# MS-7502 mit 800/1066 MHZ Ram?



## King_Of_Queens (18. Dezember 2008)

Hallo Zusammen!

Ich habe ein Medion Rechner, und bin sogar eigentlich ganz zufrieden , 
habe aber nur DDR2-667 drin.. jetzt ist meiner Frage ob mein Mainboard auch 800 bzw. 1066 DDR-RAM verträgt.
Das Mainboard ist ein MS-7502 von Microstar.

Danke für eure Hilfe!

Gruß, Michael

PS: In einer Antleitung für den PC oder ähnliches steht nichts davon..


----------



## riedochs (18. Dezember 2008)

DDR2 800 dürfte das Board auf jeden Fall aktzepieren.


----------



## King_Of_Queens (19. Dezember 2008)

Danke für deine Antwort  Denke mir auch das es akzeptieren soll.. aber weiß vllt. einer was genaueres? Oder weiß wo ich sowas schauen kann?


----------



## riedochs (19. Dezember 2008)

Du kannst bei MSI schauen was die für das freigeben.


----------



## SpaM_BoT (19. Dezember 2008)

King_Of_Queens schrieb:


> PS: In einer Antleitung für den PC oder ähnliches steht nichts davon..


Aber hier drinn: http://www.elhvb.com/mboards/OEM/medion/manuals/MD8828_MS7502.zip


----------



## King_Of_Queens (22. Dezember 2008)

Super Danke! Das ist genau das was ich gesucht habe!


----------



## crest111 (10. Januar 2009)

Hallo
Bin neu hier und habe das gleiche Problem...

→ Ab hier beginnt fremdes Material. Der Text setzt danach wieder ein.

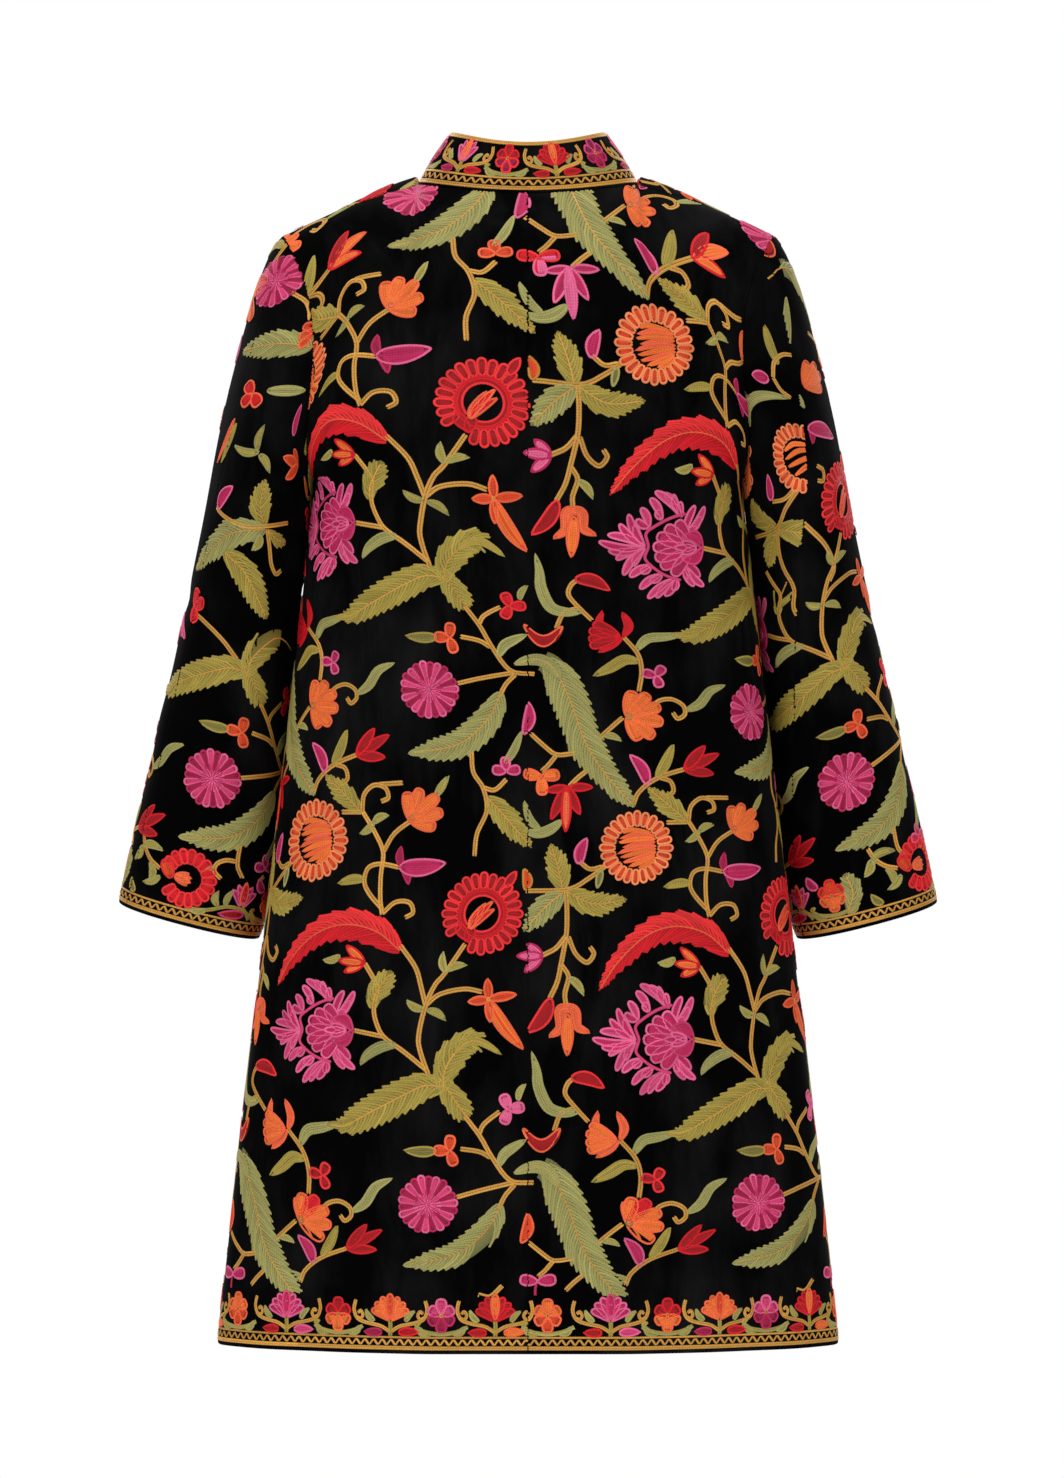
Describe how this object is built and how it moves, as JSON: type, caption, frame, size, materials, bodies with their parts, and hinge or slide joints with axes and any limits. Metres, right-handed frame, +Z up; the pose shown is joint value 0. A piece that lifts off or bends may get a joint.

Habe auch einen Medion PC mit besagtem MS-7502 Board.
Als CPU sitzt ein Intel Core 2 Quad 4x 2,5 GHz auf dem Board.

Auf dem Karton steht was drauf mit 1333 MHz FSB.

Habe gestern mal den Rechner auf geschraubt und mir den verbauten Speicher angeschaut...

Und siehe da, Medion hat dort DDR2 PC5300 mit 667 MHz verbaut.

Habe auch schon von einem Bekanten diese Anleitung zum Board bekommen, die ein paar Einträge zuvor verlinkt war...

Das Dumme ist nur, da steht oben Supported FSB 1333, und etwas weiter unten steht dann Supported Memory DDR2 800 MHz.

Jetzt habe ich am Mi. oder Do. mal ein Benchmark Programm ( Sandra ) laufen lassen, welches auch tatsächlich alles erkannt hat.

Dort stand dann allerdings das vom MB sowohl DDR2 als auch DDR3 Speicher unterstützt wird.

Da es sich bei dem MB um eine abgespeckte Version also um eine OEM Version eines MSI Board's handelt, findet man keine Unterstützung bei MSI.

Nun zu meiner eigentlichen Frage.

Kann ich DDR3 Speicher auf dem Board verbauen?
Wird dieser anschließend automatisch erkannt, oder muß ich noch irgendwo Einstellungen vornehmen?

Sorry wenn ich soviel ( vielleicht auch unwichtiges ) schreibe, aber von PC Hardware hab ich keine Ahnung.

Hoffe auf hilfreiche Antworten.

Bernd


----------